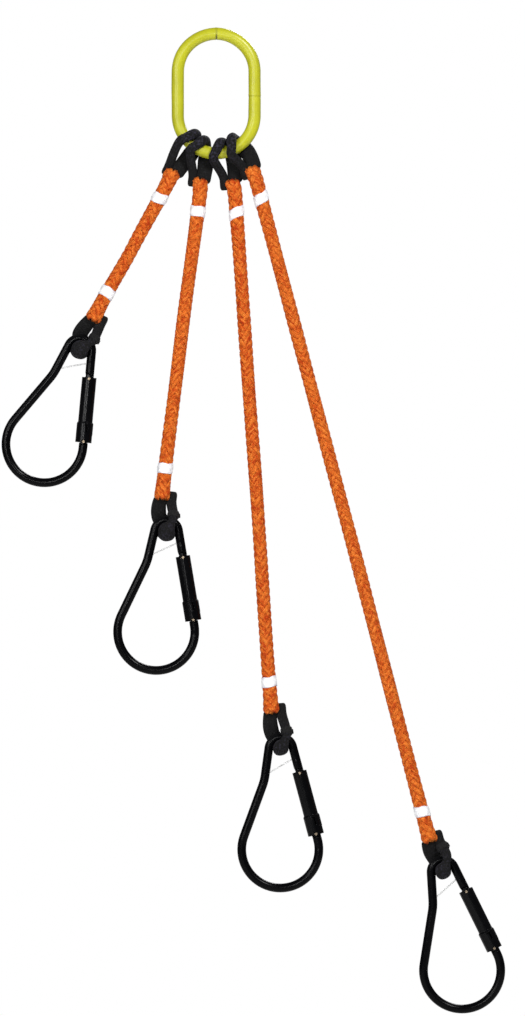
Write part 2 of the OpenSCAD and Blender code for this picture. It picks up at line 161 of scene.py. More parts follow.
# ------------------------------------------------------------ meshes
class Shape:
    """Gathers points, faces, uv and attributes of several sweeps into one mesh."""

    def __init__(self, *keys):
        self.points, self.faces, self.uv = [], [], []
        self.values = {key: [] for key in keys}
        self.count = 0

    def grid(self, rings, uv, closed=False, flip=False, caps=(False, False), **values):
        """Adds steps x sides x 3 points. A closed grid joins its last ring to its first."""
        steps, sides = rings.shape[:2]
        base = self.count
        self.count += steps * sides
        self.points.append(rings.reshape(-1, 3))
        self.uv.append(uv.reshape(-1, 2))
        for key, held in self.values.items():
            held.append(np.broadcast_to(values.get(key, 0.0), (steps, sides)).ravel())
        spans = np.arange(steps if closed else steps - 1)
        k, s = np.meshgrid(spans, np.arange(sides), indexing="ij")
        here, ahead, beside = k * sides, (k + 1) % steps * sides, (s + 1) % sides
        quads = np.stack([here + s, here + beside, ahead + beside, ahead + s], -1)
        quads = quads.reshape(-1, 4) + base
        self.faces += (quads[:, ::-1] if flip else quads).tolist()
        if caps[0]:
            self.faces.append([base + s for s in range(sides)][:: 1 if flip else -1])
        if caps[1]:
            last = base + (steps - 1) * sides
            self.faces.append([last + s for s in range(sides)][:: -1 if flip else 1])
        return base

    def strip_cap(self, base, sides, flip=False):
        """Closes a bent end ring with strips between its opposite sides."""
        for s in range(sides // 2):
            loop = [s, s + 1, (sides - s - 1) % sides, (sides - s) % sides]
            loop = [base + k for k in dict.fromkeys(loop)]
            self.faces.append(loop[::-1] if flip else loop)

    def join(self, first, second, sides, flip=False):
        """A ring of quads between two rings that start at these points."""
        for s in range(sides):
            t = (s + 1) % sides
            quad = [first + s, first + t, second + t, second + s]
            self.faces.append(quad[::-1] if flip else quad)

    def tube(self, outer, inner, uv, values, inside=()):
        """A walled tube, open at both ends. Its inner face takes only the values named inside."""
        steps, sides = outer.shape[:2]
        first = self.grid(outer, uv, **values)
        second = self.grid(inner, uv, flip=True, **{key: values[key] for key in inside})
        last = (steps - 1) * sides
        self.join(first, second, sides, flip=True)
        self.join(first + last, second + last, sides)

    def build(self, name, material, node, body=None):
        """Makes a piece that stands for a CAD node and rides on a body, if one is given."""
        mesh = bpy.data.meshes.new(name)
        mesh.from_pydata((np.concatenate(self.points) * MM).tolist(), [], self.faces)
        mesh.polygons.foreach_set("use_smooth", [True] * len(mesh.polygons))
        for key, values in self.values.items():
            layer = mesh.attributes.new(key, "FLOAT", "POINT")
            layer.data.foreach_set("value", np.concatenate(values).astype(np.float32))
        layer = mesh.uv_layers.new(name="UVMap")
        corner = np.zeros(len(mesh.loops), np.int32)
        mesh.loops.foreach_get("vertex_index", corner)
        layer.data.foreach_set("uv", np.concatenate(self.uv).astype(np.float32)[corner].ravel())
        mesh.materials.append(material)
        mesh.update()
        piece = bpy.data.objects.new(name, mesh)
        bpy.context.scene.collection.objects.link(piece)
        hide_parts(node)
        if body:
            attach(piece, body)
        return piece


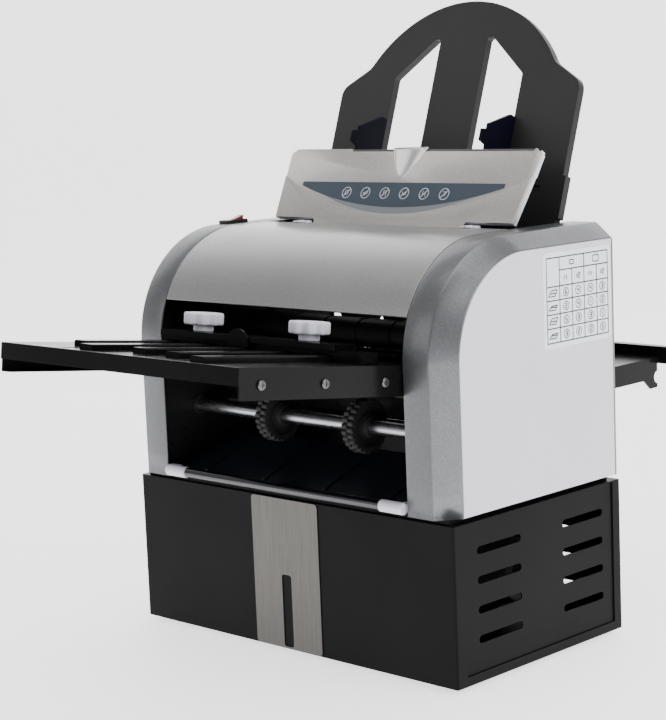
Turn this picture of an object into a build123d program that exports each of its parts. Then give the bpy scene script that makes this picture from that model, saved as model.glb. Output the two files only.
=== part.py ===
from build123d import *
import math
import os

# Desktop letter folding machine on a sheet metal base cabinet. Millimetres, +Z up.
# +X is the user's right, the front faces -Y. While the parts are drawn, Y is counted from
# the cabinet's front face and Z from the floor; emit() moves Y to the middle of the length.

# ---- driving dimensions -------------------------------------------------------------------
WIDTH = 430.0            # cabinet and covers, side to side
DEPTH = 253.0            # cabinet, front to back
FOOT = 5.0               # height of the feet
CABINET = 152.0          # height of the cabinet
SEAM = 5.0               # dark seam between cabinet and covers
HOOD_TOP = 412.0         # top of the covers above the floor
HOOD_FRONT = -6.0        # the covers stand a little proud of the cabinet
HOOD_BACK = 250.0
HOOD_RADIUS = 111.0      # the big front corner of the hood
BAY = 165.0              # half width of the front bay, between the two covers
BAND = 197.0             # where the flat band of a cover ends and its bevel starts
PANEL_FRONT = 16.0       # outline of the white side panel, inside the bevel
PANEL_TOP = 397.0
PANEL_RADIUS = 96.0
WALL = 3.0               # moulded cover thickness
SHEET = 1.5              # sheet metal thickness
PLATE_IN = 168.0         # inner face of the mechanism's side plates
PLATE_T = 3.0
TRAY_TILT = 7.2          # the front fold plate rises towards the user
TRAY_LEVEL = 301.0       # height of its top sheet at the cabinet's front face
TRAY_REACH = 207.0       # how far it stands out in front
REAR_LEVEL = 256.3       # top of the rear fold plate
REAR_REACH = 412.0       # where the rear fold plate ends
TRAY_HALF = 164.0        # half width of both fold plates, over the rails
LIP = 16.0               # depth of the front fold plate's lip
ROLLER = 15.0            # radius of the fold rollers
MODULE = 1.6             # gear module
TEETH = 19               # teeth of each roller gear
EXIT_TEETH = 45          # teeth of the exit shaft's gear
SHAFT = 5.0              # radius of the shafts
RUN = 0.06               # radial clearance of a shaft in its bush
LEAN = 19.1              # paper support, leaning back from the vertical
LID_LEAN = 29.5          # feed lid, leaning back from the vertical
WHEEL = 27.0             # radius of the exit wheels
GUIDE_X = 88.0           # half distance between the side guides, as set
LABEL_T = 0.4            # thickness of the labels

DECK = FOOT + CABINET            # top of the cabinet
HOOD_BASE = DECK + SEAM          # lower edge of the covers
PITCH = MODULE * TEETH           # centre distance of two roller gears
FRONT_REACH = (TRAY_REACH * math.cos(math.radians(TRAY_TILT))
               + LIP * math.sin(math.radians(TRAY_TILT)))
SHIFT_Y = -(REAR_REACH - FRONT_REACH) / 2

os.makedirs("parts", exist_ok=True)


# ---- helpers ------------------------------------------------------------------------------
def emit(name, *solids):
    """Write one sub-part, moved so that the origin is below the middle of the machine."""
    placed = [Pos(0, SHIFT_Y, 0) * solid for solid in solids]
    shape = placed[0] if len(placed) == 1 else Compound(children=placed)
    export_step(shape, "parts/" + name + ".step")


def block(x0, x1, y0, y1, z0, z1):
    middle = Pos((x0 + x1) / 2, (y0 + y1) / 2, (z0 + z1) / 2)
    return middle * Box(abs(x1 - x0), abs(y1 - y0), abs(z1 - z0))


def rod(x0, x1, y, z, radius):
    """A cylinder along X."""
    return Pos((x0 + x1) / 2, y, z) * Rot(0, 90, 0) * Cylinder(radius, abs(x1 - x0))


def pin(x, y, z0, z1, radius):
    """A cylinder along Z."""
    return Pos(x, y, (z0 + z1) / 2) * Cylinder(radius, abs(z1 - z0))


def slab(points, x0, x1):
    """A plate whose outline lies in the Y-Z plane."""
    outline = make_face(Polyline(*points, close=True))
    return extrude(Plane.YZ.offset(x0) * outline, x1 - x0)


def mirrored(solid):
    return mirror(solid, Plane.YZ)


def both(solid):
    return [solid, mirrored(solid)]


def hood_face(front, top, radius, back, bottom):
    """Side view of the hood: upright front, one big round corner, flat top."""
    low = (front, bottom)
    start = (front, top - radius)
    middle = (front + radius * (1 - math.sqrt(0.5)), top - radius * (1 - math.sqrt(0.5)))
    end = (front + radius, top)
    edges = [Line(low, start), ThreePointArc(start, middle, end), Line(end, (back, top)),
             Line((back, top), (back, bottom)), Line((back, bottom), low)]
    return make_face(edges)


def hood(inset, x0, x1, bottom=HOOD_BASE):
    """The hood's outline, set in from the covers' outer face, as a solid from x0 to x1."""
    face = hood_face(HOOD_FRONT + inset, HOOD_TOP - inset, HOOD_RADIUS - inset,
                     HOOD_BACK - inset, bottom)
    return extrude(Plane.YZ.offset(x0) * face, x1 - x0)


def rounded(x_size, y_size, z_size, radius):
    """A box with its four upright edges rounded, standing on z = 0."""
    return extrude(RectangleRounded(x_size, y_size, radius), z_size)


# ---- places of the shafts -----------------------------------------------------------------
def step_from(place, angle, distance):
    return (place[0] + distance * math.cos(math.radians(angle)),
            place[1] + distance * math.sin(math.radians(angle)))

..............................

## GIVEN INSTRUCTION
Taking the records above, retype every line from the one with "Turn this picture" down to the one with "# the cabinet's", exactly and with nothing else.

## WRITTEN ANSWER
Turn this picture of an object into a build123d program that exports each of its parts. Then give the bpy scene script that makes this picture from that model, saved as model.glb. Output the two files only.
=== part.py ===
from build123d import *
import math
import os

# Desktop letter folding machine on a sheet metal base cabinet. Millimetres, +Z up.
# +X is the user's right, the front faces -Y. While the parts are drawn, Y is counted from
# the cabinet's front face and Z from the floor; emit() moves Y to the middle of the length.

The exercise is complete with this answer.